Wednesday, October 17, 2018

Celestial Winter: Wall Hanging, Post Cards, and Ornaments

I recently did a favor for a friend and to show her thanks, she gave me some fabric. There was one piece in the bunch, a fat quarter titled "Celestial Winter" by Jason Yenter from In The Beginning Fabrics that I was immediately drawn to.

Now I like to tell people that I let the fabric tell me what it wants to be. Sometimes fabrics just tell me that they want to be place mats or table runners. Other times it's more specific. Back when I was making "Early Morning Nine Patch" I was trying to decide what fabric to use for the barn when I realized that the title on the selvage edge was "Barn Red" so that time it was literally speaking to me.

This time Celestial Winter was speaking to me and it said "Use me."

"But I have to work on stuff for the upcoming Open Studios," I replied.

Celestial Winter loudly repeated "USE ME."

"I really don't have the time," I replied.

But it would not let me ignore it.

So I did. I made a wall hanging, ten postcards, and five tree ornaments. In one week. (I had to work quickly because I still had things I needed to finish for the Open Studios that was less than two weeks away).

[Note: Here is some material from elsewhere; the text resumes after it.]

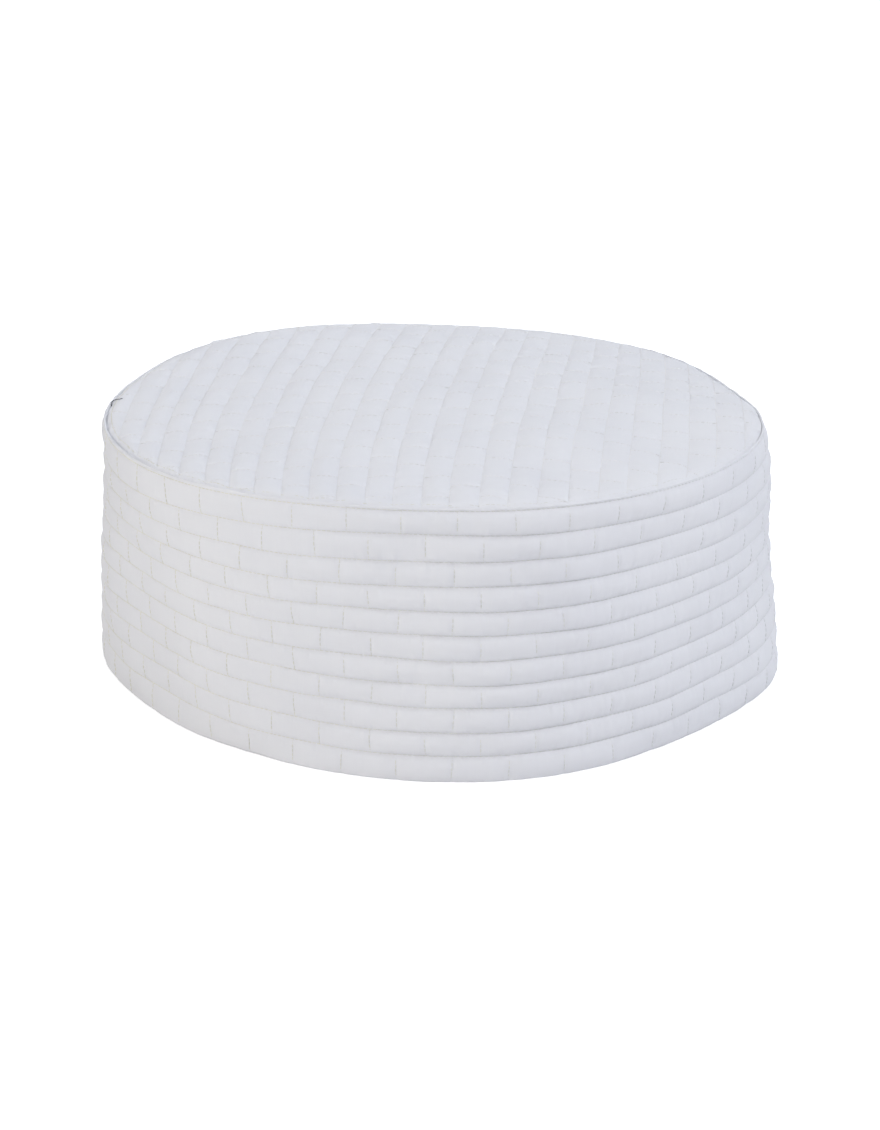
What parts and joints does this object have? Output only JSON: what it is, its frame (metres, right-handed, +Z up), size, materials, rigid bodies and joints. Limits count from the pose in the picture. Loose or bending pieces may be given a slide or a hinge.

Here is the fabric before I cut into it. (This is not the actual piece that I had, this is the preview that In The Beginning Fabrics has on their website). I ironed fusible adhesive (Heat-n-Bond lite) on the back of the whole fat quarter then cut the shapes out. This is called fussy cutting and it doesn't get much fussier than this, can you see how close together the images are? In some places I had about 1/16" of an inch of black left around the shapes. I wanted a little bit of black around them so when I fused them to a back background it would look seamless.


I fused six main pieces to a black fabric from my stash (one that I used for "Lavender Diamonds").


I also fused some groupings of stars on most of the pieces. Four around each round shape and two with the deer and the owl.


I pieced the six rectangles with green sashing and borders then sandwiched the quilt top with a cotton batting and backing.


I stitched around the fused pieces with black thread on the black edge that I left when fussy cutting.  It was pretty hard to see when sewing down but I took it slowly and did it. Because it was already sandwiched, this is also the quilting.


I also quilted stitch-in-the-ditch around the edges where the black was pieced with the green.


Then I folded the front around to the back for a binding. I added sleeves and a label.


I love how it looks like the fabric is glowing from within.

Because I already had fusible adhesive on the back of the fabric, I took used the other large images, some which were cut off because they were at the edge of the fabric, to make some postcards.

I used the same black fabric for the backgrounds and added the red and blue stripes which were not a part of the original fabric. Then I fused them to a thick innerfacing and satin stitched around the edges with a black thread.


There were also nine colorful trees. They were too small to be postcards so I fused them to a green fabric, then fused them to some innerfacing (the kind I use for postcards) then satin stitched around the edges with a green thread. Because there were nine trees, four of these are double sided.

As always, you can click on the photos to see them larger.

2 comments:

JM in Toronto said...

What great use of this gorgeous fabric! I'm sure you don't have a scrap left!!

Sues said...

Awesome!!! You really put that lovely fabric to good use!!!